Magnitude distribution of earthquakes: two fractal contact area distribution

Abstract

"Plate tectonics" is an observed fact and most models of earthquake incorporate it through the frictional dynamics (stick-slip) of two surfaces where one surface moves over the other. These models are more or less successful to reproduce the well known Gutenberg-Richter type power law in the (released) energy distribution of earthquakes. During a sticking period, the elastic energy gets stored at the contact area of the surfaces and is released when a slip occurs. Therefore, the extent of the contact area between two surfaces plays an important role in the earthquake dynamics and the power law in energy distribution might imply a similar law for the contact area distribution.
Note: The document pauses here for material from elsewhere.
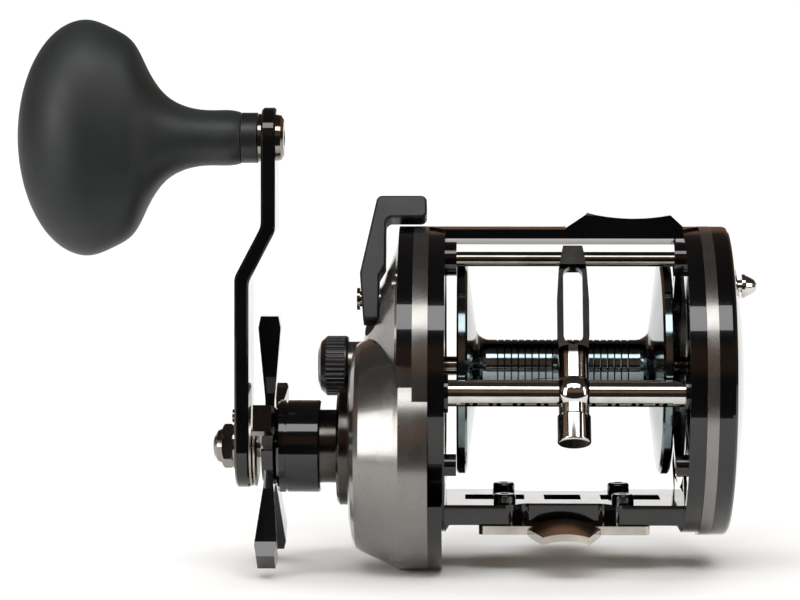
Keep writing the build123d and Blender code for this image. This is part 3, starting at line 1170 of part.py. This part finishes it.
# ---- every part, one file each -----------------------------------------------------------------
DRIVE_BEARING = ball_bearing(CAP_OUTER + 0.8, CAP_INNER, 9.0, DRIVE_RADIUS + RUN_GAP, DRIVE_AXIS)
SPOOL_BORE = SPOOL_SHAFT_RADIUS + RUN_GAP
HANDLE_SEAT = BRIDGE_FACE + BEARING_WIDTH
HANDLE_BEARING = ball_bearing(HANDLE_SEAT, BRIDGE_FACE, BEARING_RADIUS, SPOOL_BORE, SPOOL_AXIS)
LEFT_BEARING = ball_bearing(LEFT_FACE - BEARING_WIDTH, LEFT_FACE, BEARING_RADIUS, SPOOL_BORE, SPOOL_AXIS)

PARTS = {
    "frame": frame(),
    "foot": foot(),
    "foot_screws": foot_screws(),
    "stabiliser_rod": stabiliser_rod(),
    "worm_tube": worm_tube(),
    "worm_shaft": worm_shaft(),
    "worm_bushings": worm_bushings(),
    "worm_gear": worm_gear(),
    "idler_gear": idler_gear(),
    "idler_pin": idler_pin(),
    "levelwind_cog": levelwind_cog(),
    "line_guide": line_guide(),
    "guide_pawl": guide_pawl(),
    "pawl_cap": pawl_cap(),
    "spool": spool(),
    "spool_shaft": spool_shaft(),
    "spool_bearing_handle": HANDLE_BEARING,
    "spool_bearing_left": LEFT_BEARING,
    "click_ratchet": click_ratchet(),
    "click_button": click_button(),
    "click_pawl": click_pawl(),
    "left_side_plate": left_side_plate(),
    "left_side_cover": left_side_cover(),
    "left_cover_screws": plate_screws(1),
    "handle_side_plate": handle_side_plate(),
    "handle_side_trim": handle_side_trim(),
    "handle_plate_screws": plate_screws(-1),
    "gear_case_cover": gear_case_cover(),
    "bridge_plate": bridge_plate(),
    "pinion": pinion(),
    "pinion_yoke": pinion_yoke(),
    "bridge_posts": bridge_posts(),
    "yoke_springs": yoke_springs(),
    "clutch_lever": clutch_lever(),
    "lever_shaft": lever_shaft(),
    "lever_screw": lever_screw(),
    "clutch_cam": clutch_cam(),
    "drive_shaft": drive_shaft(),
    "drive_bearing": DRIVE_BEARING,
    "main_gear": main_gear(),
    "drag_fibre_washers": drag_stack(True),
    "drag_metal_washers": drag_stack(False),
    "anti_reverse_ratchet": anti_reverse_ratchet(),
    "anti_reverse_dog": anti_reverse_dog(),
    "dog_spring": dog_spring(),
    "bearing_cap": bearing_cap(),
    "drag_tube": drag_tube(),
    "drag_sleeve": drag_sleeve(),
    "star_wheel": star_wheel(),
    "spring_washers": spring_washers(),
    "handle_arm": handle_arm(),
    "nut_washer": nut_washer(),
    "handle_nut": handle_nut(),
    "lock_screw": lock_screw(),
    "knob_spindle": knob_spindle(),
    "knob_washer": knob_washer(),
    "knob_cap": knob_cap(),
    "handle_knob": handle_knob(),
    "tension_knob": tension_knob(),
    "tension_disc": tension_disc(),
}

os.makedirs("parts", exist_ok=True)
for name, shape in PARTS.items():
    pieces = shape if isinstance(shape, list) else [shape]
    solids = [solid for piece in pieces for solid in piece.solids()]
    export_step(Compound(children=solids), f"parts/{name}.step")
print(len(PARTS), "parts written")
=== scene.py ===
# %% [markdown]
# # A levelwind trolling reel, finished in Blender
# The reel is an anodised aluminium frame with a spool between two rings, a gear housing on the
# handle side and a long crank with a T-shaped knob.  All its metal pieces come from the CAD frame,
# so this lesson is about what the eye reads next: what each piece is made of and how its surface
# was finished.  We load the frame first and note its size, because nothing here may change it.

# %% Load the frame
import json
from math import cos, pi, radians, sin

import bmesh
import bpy
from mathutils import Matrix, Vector


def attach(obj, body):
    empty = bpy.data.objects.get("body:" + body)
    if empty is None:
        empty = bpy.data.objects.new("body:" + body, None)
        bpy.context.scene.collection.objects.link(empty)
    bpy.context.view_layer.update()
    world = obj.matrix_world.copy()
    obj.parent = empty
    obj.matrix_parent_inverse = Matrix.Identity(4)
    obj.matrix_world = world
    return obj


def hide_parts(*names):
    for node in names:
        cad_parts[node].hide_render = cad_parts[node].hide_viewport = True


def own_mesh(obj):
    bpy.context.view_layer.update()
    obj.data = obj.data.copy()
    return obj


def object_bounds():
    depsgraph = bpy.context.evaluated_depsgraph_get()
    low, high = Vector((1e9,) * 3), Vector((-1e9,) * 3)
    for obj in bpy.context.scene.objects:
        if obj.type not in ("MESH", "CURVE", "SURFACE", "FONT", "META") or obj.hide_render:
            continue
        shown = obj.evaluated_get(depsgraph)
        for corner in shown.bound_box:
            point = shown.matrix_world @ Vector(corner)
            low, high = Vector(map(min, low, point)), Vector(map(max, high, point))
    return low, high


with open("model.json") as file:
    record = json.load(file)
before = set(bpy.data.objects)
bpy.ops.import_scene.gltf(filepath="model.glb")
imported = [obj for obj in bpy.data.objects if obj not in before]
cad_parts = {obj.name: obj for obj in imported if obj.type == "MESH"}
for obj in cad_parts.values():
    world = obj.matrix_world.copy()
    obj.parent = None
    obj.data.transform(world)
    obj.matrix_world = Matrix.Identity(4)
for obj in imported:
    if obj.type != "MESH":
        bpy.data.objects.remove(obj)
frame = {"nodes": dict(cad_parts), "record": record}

cad_box = [list(corner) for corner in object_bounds()]
MM = 0.001
reel_low, reel_high = Vector(cad_box[0]), Vector(cad_box[1])
print("reel spans", [round(v / MM, 1) for v in reel_high - reel_low], "mm")

# %% [markdown]
# ## Colours and nodes
# Paint makers give colours as sRGB hex values, but the shader works in linear light.  One function
# does that change, so that every colour below can be read and compared as a hex value.  A second
# small function adds any node with its settings and its links, which keeps each finish short.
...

Since fractured surfaces are fractals and tectonic plate-earth's crust interfaces can be considered to have fractal nature, we study here the contact area distribution between two fractal surfaces. We consider the overlap set (m) of two self-similar fractals, characterized by the same fractal dimensions (d_f), and look for their distribution P(m). We have studied numerically the specific cases of both regular and random Cantor sets (in the embedding dimension d = 1), gaskets and percolation fractals (in d = 2). We find that in all the cases the distributions show an universal finite size (L) scaling behavior P'(m') = L^α P(m, L ); m' = mL^-α, where a = 2(d_f - d). The P(m), and consequently the scaled distribution P'(m'), have got a power law decay with m (with decay exponent equal to d) for both regular and random Cantor sets and also for gaskets. For percolation clusters, P(m) (and hence P'(m')) have a Gaussian variation with m.